There’s more to it than writing essays

The majority of this guide is devoted to writing essays but essays aren’t the only sort of writing that undergraduates have to do. Here is a selection of non-essay writing that students asked for help with during my two years as a Royal Literary Fund Fellow:

  • Letters to schools or organisations asking for help with research projects
  • Supporting statements on application forms for postgraduate degrees
  • Feature articles [Journalism students]
  • Designing research questionnaires [Psychology and Sports Science students]
  • Transcribing and editing research interviews [Sports Science and Nutrition students]
  • Seminar presentations [all subjects]
  • Seminar Reports [Psychology and Sociology students]
  • Lesson plans and classroom reports [Education students]

Each of these different types of writing have a distinct format and a distinct purpose. There is a way of planning and writing each one of them so that it has maximum effect on your intended audience or readership.

For many of these types of writing – feature articles or lesson plans or research questionnaires – you can get expert help so I’m not going to discuss those. However, I am going to give you useful hints about some of the others.

Seminar reports

These are increasingly common in the social sciences but students are often unclear about the difference between a report and an essay – particularly when they are asked to write a report that’s 1200 – 2000 words long. For example, psychology students may be asked to write a seminar report on a particular topic that not only reports what was said in the seminar on, say, the scientific paradigm in psychology, but also fleshes it out.

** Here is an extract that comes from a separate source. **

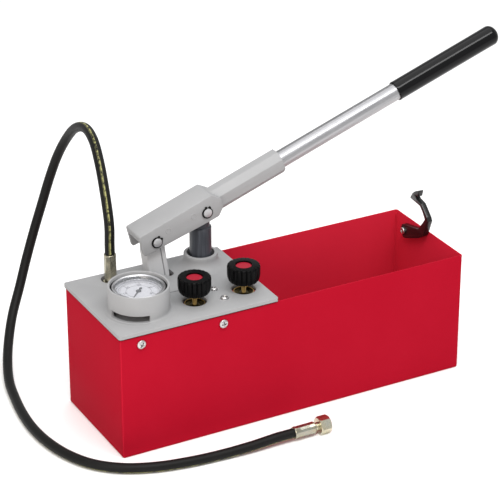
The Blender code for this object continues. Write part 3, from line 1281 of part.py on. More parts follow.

As usual, let’s start with the dictionary. Here are some of the meanings of the noun ‘report’ which will help you to think about what’s required:

something that gives information e.g. a weather report;

a record of speeches and remarks.

Here are some of the meanings of the verb ‘to report’ which will also help you:

to give an account of;

to announce or relate as the result of a special search, examination or investigation.

The emphasis in these definitions is on the conveying and presenting of information. A report does not require you to mount a balanced evaluative discussion of different points of view. It requires you to present facts, say what happened next etc. To return to our example of a report on the scientific paradigm in psychology, you would need to say that once upon a time logical positivism was the dominant school of thought in psychology and other social sciences but that now there is another school of thought called heuristic. You would need to say who first conceived these different ideas and when and what influence they have had. Unlike an essay, you would not need to support or challenge various claims with evidence.

The emphasis in a report should therefore be more on the clear presentation of factual information and less on the evaluation of different positions or points of view.